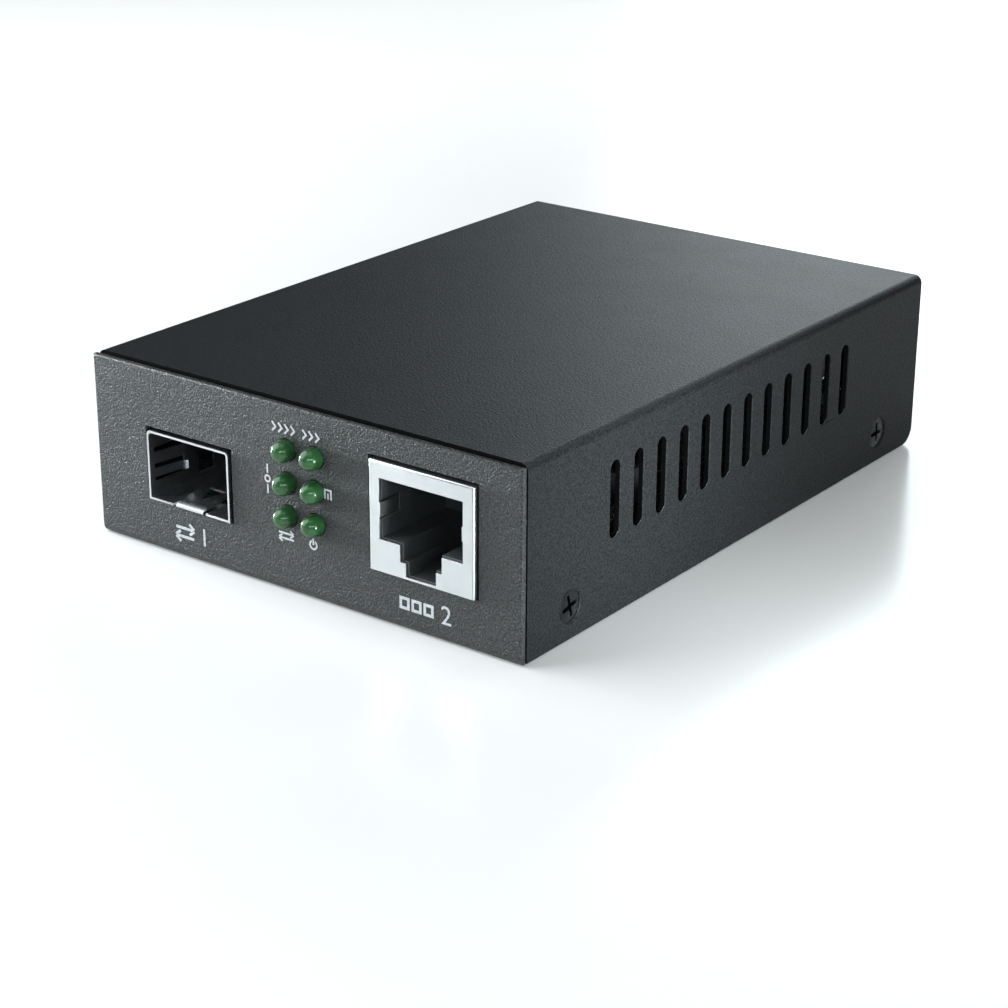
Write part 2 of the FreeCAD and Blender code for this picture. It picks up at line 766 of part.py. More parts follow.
def rj45_housing():
    half = jack_width / 2 - jack_sheet - jack_play
    front = jack_front_y + jack_sheet + jack_play
    rear = jack_rear_y - jack_rear_pocket
    top = jack_top - jack_sheet - jack_play
    body = box(jack_x - half, jack_x + half, front, rear, board_top, top)
    cutters = [prism(port_outline(port_ledge, front - 1), (0, 1 + port_depth, 0))]
    for side in (-1, 1):
        edge = jack_x + side * port_width / 2
        near = edge - side * (port_ledge + jack_play)
        far = edge + side * (jack_sheet + jack_play)
        cutters.append(box(min(near, far), max(near, far), front - 1, jack_front_y + leaf_length + jack_sheet,
                           board_top + leaf_low - jack_sheet, board_top + leaf_high + jack_sheet))
    ceiling = board_top + port_top - port_ledge
    groove_floor = top - contact_run_drop - contact_thickness
    for x in contact_lines():
        x0 = x - contact_groove / 2
        x1 = x + contact_groove / 2
        nose = jack_front_y + contact_nose - contact_thickness
        cutters.append(box(x0, x1, nose, rear + 1, groove_floor, top + 1))
        cutters.append(box(x0, x1, nose, jack_front_y + contact_tip_back + 1, ceiling - 1, top + 1))
    pegs = [rod(jack_peg_radius, (x, y, leg_bottom), (x, y, board_top)) for x, y in jack_peg_places()]
    return fused([holed(body, cutters)] + pegs)


def rj45_contacts():
    run = jack_top - jack_sheet - jack_play - contact_run_drop
    tip = board_top + port_top - port_ledge - contact_tip_drop
    contacts = []
    for i, x in enumerate(contact_lines()):
        leg = contact_leg_y(i)
        nose = jack_front_y + contact_nose
        turn = (nose + contact_thickness * 2, run - contact_thickness * 3)
        path = [(leg, leg_bottom), (leg, run), (nose, run), turn, (jack_front_y + contact_tip_back, tip)]
        contacts.append(strip(path, contact_thickness, contact_width, x))
    return Part.makeCompound(contacts)


# --- Indicator lamps ---

def lamp_leg_places():
    places = []
    for x, z, row in lamp_places:
        y = lamp_back_y + lamp_lead_first + row * lamp_lead_step
        places += [(x - lamp_lead_spacing / 2, y), (x + lamp_lead_spacing / 2, y)]
    return places


def lamp(x, z):
    barrel = rod(lamp_radius, (x, lamp_tip_y + lamp_radius, z), (x, lamp_back_y, z))
    dome = Part.makeSphere(lamp_radius, FreeCAD.Vector(x, lamp_tip_y + lamp_radius, z))
    rim = rod(lamp_rim_radius, (x, lamp_back_y - lamp_rim_length, z), (x, lamp_back_y, z))
    return fused([barrel, dome, rim])


def lamp_leads(x, z, row):
    y = lamp_back_y + lamp_lead_first + row * lamp_lead_step
    path = [(lamp_back_y, z), (y, z), (y, leg_bottom)]
    half = lamp_lead_spacing / 2
    return Part.makeCompound([strip(path, lamp_lead, lamp_lead, leg_x) for leg_x in (x - half, x + half)])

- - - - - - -

▶ Requirement:
All of the lines above must be returned exactly.

▶ Task answer:
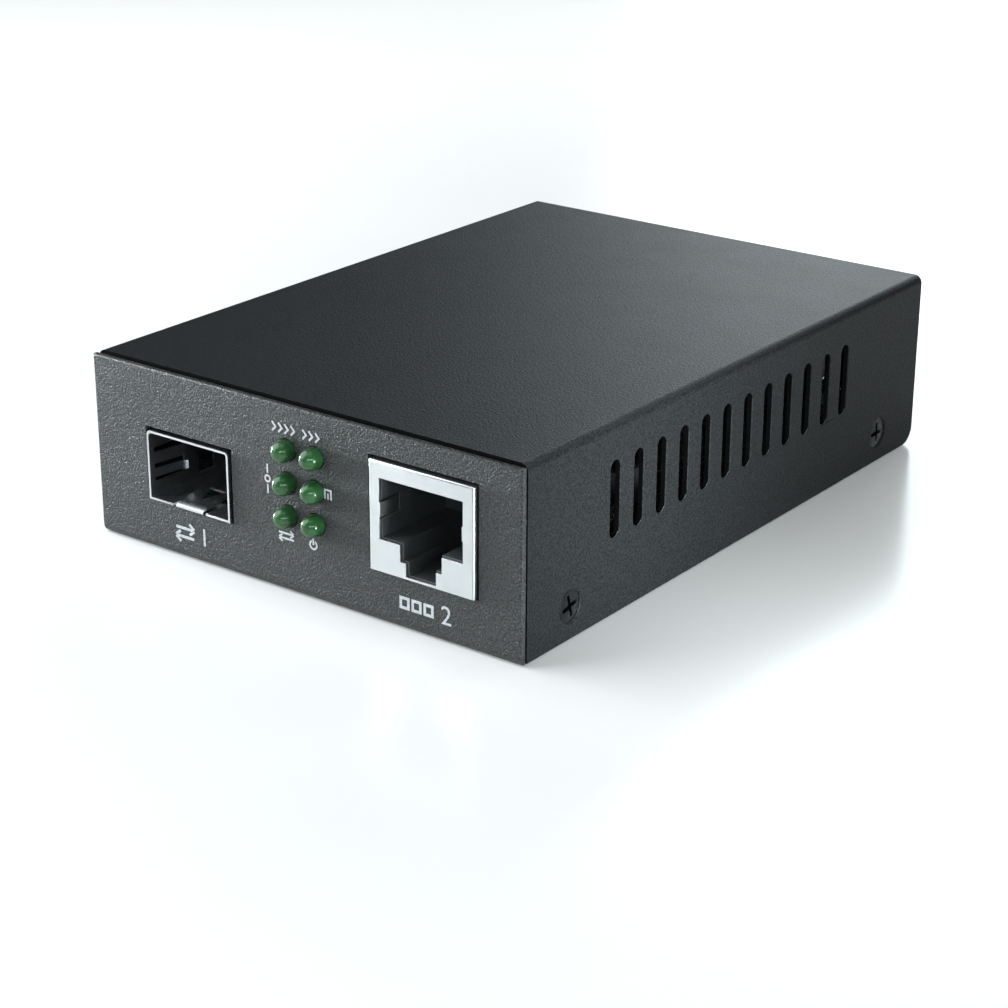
Write part 2 of the FreeCAD and Blender code for this picture. It picks up at line 766 of part.py. More parts follow.
def rj45_housing():
    half = jack_width / 2 - jack_sheet - jack_play
    front = jack_front_y + jack_sheet + jack_play
    rear = jack_rear_y - jack_rear_pocket
    top = jack_top - jack_sheet - jack_play
    body = box(jack_x - half, jack_x + half, front, rear, board_top, top)
    cutters = [prism(port_outline(port_ledge, front - 1), (0, 1 + port_depth, 0))]
    for side in (-1, 1):
        edge = jack_x + side * port_width / 2
        near = edge - side * (port_ledge + jack_play)
        far = edge + side * (jack_sheet + jack_play)
        cutters.append(box(min(near, far), max(near, far), front - 1, jack_front_y + leaf_length + jack_sheet,
                           board_top + leaf_low - jack_sheet, board_top + leaf_high + jack_sheet))
    ceiling = board_top + port_top - port_ledge
    groove_floor = top - contact_run_drop - contact_thickness
    for x in contact_lines():
        x0 = x - contact_groove / 2
        x1 = x + contact_groove / 2
        nose = jack_front_y + contact_nose - contact_thickness
        cutters.append(box(x0, x1, nose, rear + 1, groove_floor, top + 1))
        cutters.append(box(x0, x1, nose, jack_front_y + contact_tip_back + 1, ceiling - 1, top + 1))
    pegs = [rod(jack_peg_radius, (x, y, leg_bottom), (x, y, board_top)) for x, y in jack_peg_places()]
    return fused([holed(body, cutters)] + pegs)


def rj45_contacts():
    run = jack_top - jack_sheet - jack_play - contact_run_drop
    tip = board_top + port_top - port_ledge - contact_tip_drop
    contacts = []
    for i, x in enumerate(contact_lines()):
        leg = contact_leg_y(i)
        nose = jack_front_y + contact_nose
        turn = (nose + contact_thickness * 2, run - contact_thickness * 3)
        path = [(leg, leg_bottom), (leg, run), (nose, run), turn, (jack_front_y + contact_tip_back, tip)]
        contacts.append(strip(path, contact_thickness, contact_width, x))
    return Part.makeCompound(contacts)


# --- Indicator lamps ---

def lamp_leg_places():
    places = []
    for x, z, row in lamp_places:
        y = lamp_back_y + lamp_lead_first + row * lamp_lead_step
        places += [(x - lamp_lead_spacing / 2, y), (x + lamp_lead_spacing / 2, y)]
    return places


def lamp(x, z):
    barrel = rod(lamp_radius, (x, lamp_tip_y + lamp_radius, z), (x, lamp_back_y, z))
    dome = Part.makeSphere(lamp_radius, FreeCAD.Vector(x, lamp_tip_y + lamp_radius, z))
    rim = rod(lamp_rim_radius, (x, lamp_back_y - lamp_rim_length, z), (x, lamp_back_y, z))
    return fused([barrel, dome, rim])


def lamp_leads(x, z, row):
    y = lamp_back_y + lamp_lead_first + row * lamp_lead_step
    path = [(lamp_back_y, z), (y, z), (y, leg_bottom)]
    half = lamp_lead_spacing / 2
    return Part.makeCompound([strip(path, lamp_lead, lamp_lead, leg_x) for leg_x in (x - half, x + half)])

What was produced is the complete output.